Elections are scheduled to take place in Pakistan - one of the world's most troubled democracies - on May 11.
A little over 85 million people are registered to vote. The largest chunk, 20%, is the 31-40 year group.
The world is watching.
On Sunday, the caretaker prime minister's name was announced: a retired judge, Mir Hazar Khan Khoso. This choice is significant because the politicians could not agree on it unanimously and had to give the list of nominees to the election commission to finalise. Khoso is from our most ignored province/state, Balochistan.
Khoso will, as my newspaper The Express Tribune put it, over see "the first democratic transition of power in a country which has seen three military coups and four military rulers" in its 66-year history.

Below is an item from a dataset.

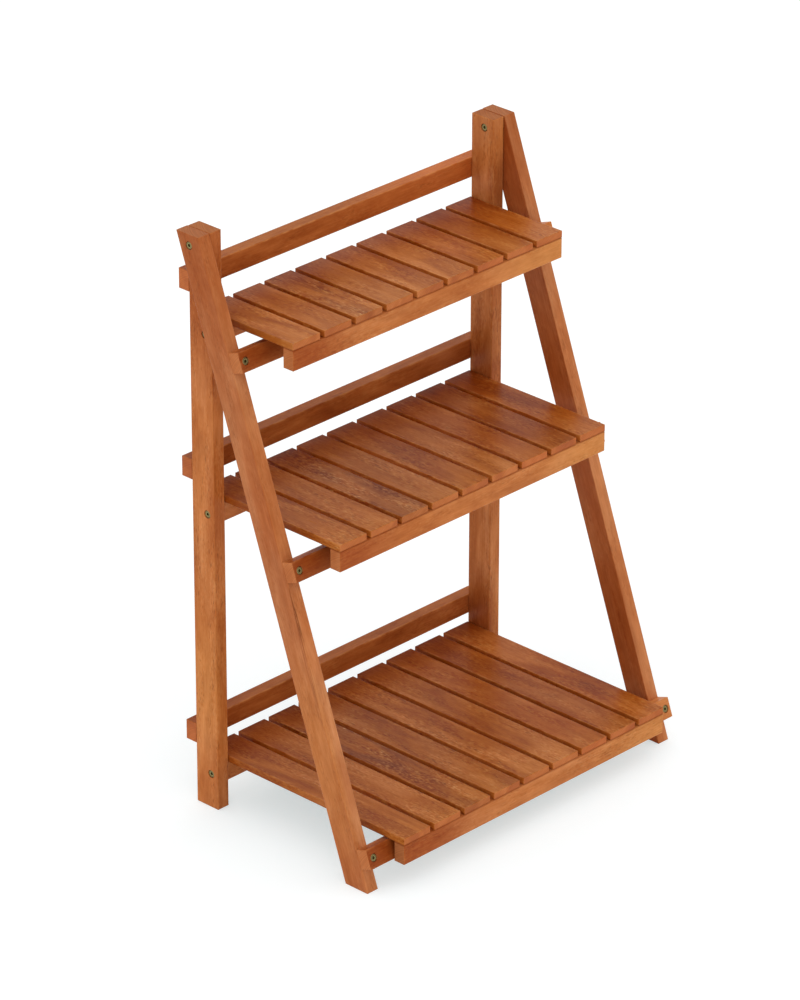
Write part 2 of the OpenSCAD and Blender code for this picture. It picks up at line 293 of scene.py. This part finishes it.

Indeed, the day the caretaker PM was announced, a former military dictator, former president General (retired) Pervez Musharraf, arrived in Karachi to hold a rally. Barely anyone turned up.
It promises to be an exciting time for journalists. We are all waiting to see how the new election rules will benefit the country. Our chief election commissioner, Justice (retired) Fakhruddin G Ebrahim is an honest man who has battled through to maintain the commission integrity.
The most interesting changes have been made to the nomination papers. Anyone hoping to stand as a candidate has to give their financial history, which will be cross checked by the Federal Board of Revenue, State Bank of Pakistan and National Database and Registration Authority. They will see if the candidate or their dependents has defaulted on loans, taxes or other government dues. Given that corruption has plagued the country and the same faces keep returning, it will be interesting to see how many names are discarded and potential candidates fall by the wayside.
Security is a huge concern for everyone during this election. There are several areas where it is not clear how people will be able to cast their vote. One of them is the southern province of Balochistan where I have heard women's identity cards are kept by their men and they aren't allowed to cast their vote themselves. Similarly, there is my city, Karachi, where spasms of violence run through it depending on which political party is upset. We are also worried about Khyber-Pakhtunkhwa where the Taliban are active. Will they let people vote?
The old faces are around but there are new faces too. Here are just a few of the parties to watch (I will be updating this list):
- Pakistan Tehreek-e-Insaf (PTI): Run by former cricketer Imran Khan, this party emerged from relative obscurity in October 2011, as my newspaper's executive editor Muhammad Ziauddin puts it. The party is still struggling to gain grassroots support. But as it is making extremely savvy use of social media it has attracted the youth vote bank. It is all over Twitter and Facebook. In fact if you say anything against the party on Twitter, its trolls will bombard you.
- Pakistan Peoples Party (PPP): Benazir Bhutto's party, now run by her husband Asif Zardari and son Bilawal. Still very much a family affair that relies on the Bhutto charisma. It has a heavy vote bank in rural areas. It was voted into power in 2008, after BB's assassination in 2007. It has had five years in power and has achieved much but has been dogged by allegations of corruption and bad governance.
- Pakistan Muslim League-Nawaz: This Punjab-based party has at its head the former two-time prime minister Nawaz Sharif. This is the best profile of him and his conservative but business-friendly party's history.
The others are:
- Awami National Party (ANP): Based out of the Khyber-Pakhtunkhwa province that borders Afghanistan. Its leaders have been mercilessly targeted by the Taliban.
- Jamaat-e-Islami (JI): A rightwing party with historical roots. Has generally not been active.
- Pakistan Muslim League-Quaid (PML-Q): Considered weak and a party of turncoats.
- Muttahida Qaumi Movement (MQM): Led by a leader in self-exile in London, Altaf Hussain, this party is particularly strong in Karachi. It has a progressive liberal anti-Taliban stance, is pro-women and pro-youth and is known to champion the cause of the middle class. But it has been dogged by allegations of being involved in Karachi's bloodletting.
I am also worried about how extremist outfits will figure as characters in this election. In particular, I am watching the area in southern Punjab called Jhang. It is from here that Sipah-Sahaba founder Maulana Haq Nawaz Jhangvi's emerged. The Sipah is a militant outfit that targets the Shia minority. It was banned in 2012 but re-emerged under a new name: Ahle Sunnat Wal Jamaat (ASWJ). Its new chief Maulana Ahmed Ludhianvi may stand this time round.
Reuters has pointed out something important worth mentioning here. "Government finances may also be approaching crisis point," the news agency said on March 18. "In March, the Asian Development Bank said Pakistan has reached a critical balance of payments situation and will need another package from the International Monetary Fund, this time of up to $9 billion, before the end of the year."